- [PROVIDED DATA]:
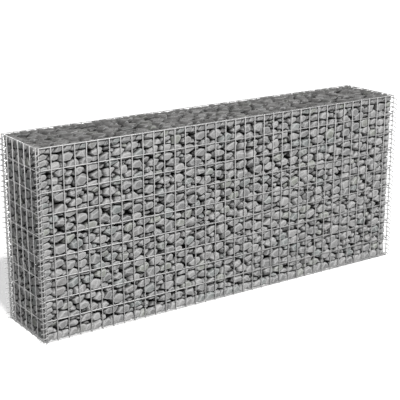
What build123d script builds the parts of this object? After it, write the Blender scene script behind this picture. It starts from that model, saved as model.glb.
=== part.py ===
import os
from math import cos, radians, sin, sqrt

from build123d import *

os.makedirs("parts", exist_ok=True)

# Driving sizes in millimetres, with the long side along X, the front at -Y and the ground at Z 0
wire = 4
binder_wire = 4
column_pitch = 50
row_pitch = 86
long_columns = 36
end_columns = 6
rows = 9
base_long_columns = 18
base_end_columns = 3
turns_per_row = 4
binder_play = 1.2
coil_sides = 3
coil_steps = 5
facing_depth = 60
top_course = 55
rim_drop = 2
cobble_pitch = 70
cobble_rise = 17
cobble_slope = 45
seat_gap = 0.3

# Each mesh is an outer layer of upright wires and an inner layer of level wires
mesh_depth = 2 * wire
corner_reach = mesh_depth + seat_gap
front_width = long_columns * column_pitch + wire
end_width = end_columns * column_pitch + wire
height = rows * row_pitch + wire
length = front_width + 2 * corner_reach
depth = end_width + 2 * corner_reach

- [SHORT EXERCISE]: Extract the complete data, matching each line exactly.

- [THE SOLUTION]:
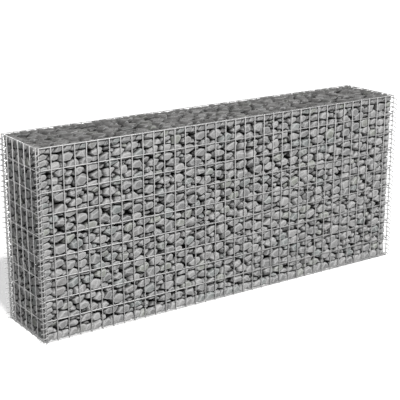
What build123d script builds the parts of this object? After it, write the Blender scene script behind this picture. It starts from that model, saved as model.glb.
=== part.py ===
import os
from math import cos, radians, sin, sqrt

from build123d import *

os.makedirs("parts", exist_ok=True)

# Driving sizes in millimetres, with the long side along X, the front at -Y and the ground at Z 0
wire = 4
binder_wire = 4
column_pitch = 50
row_pitch = 86
long_columns = 36
end_columns = 6
rows = 9
base_long_columns = 18
base_end_columns = 3
turns_per_row = 4
binder_play = 1.2
coil_sides = 3
coil_steps = 5
facing_depth = 60
top_course = 55
rim_drop = 2
cobble_pitch = 70
cobble_rise = 17
cobble_slope = 45
seat_gap = 0.3

# Each mesh is an outer layer of upright wires and an inner layer of level wires
mesh_depth = 2 * wire
corner_reach = mesh_depth + seat_gap
front_width = long_columns * column_pitch + wire
end_width = end_columns * column_pitch + wire
height = rows * row_pitch + wire
length = front_width + 2 * corner_reach
depth = end_width + 2 * corner_reach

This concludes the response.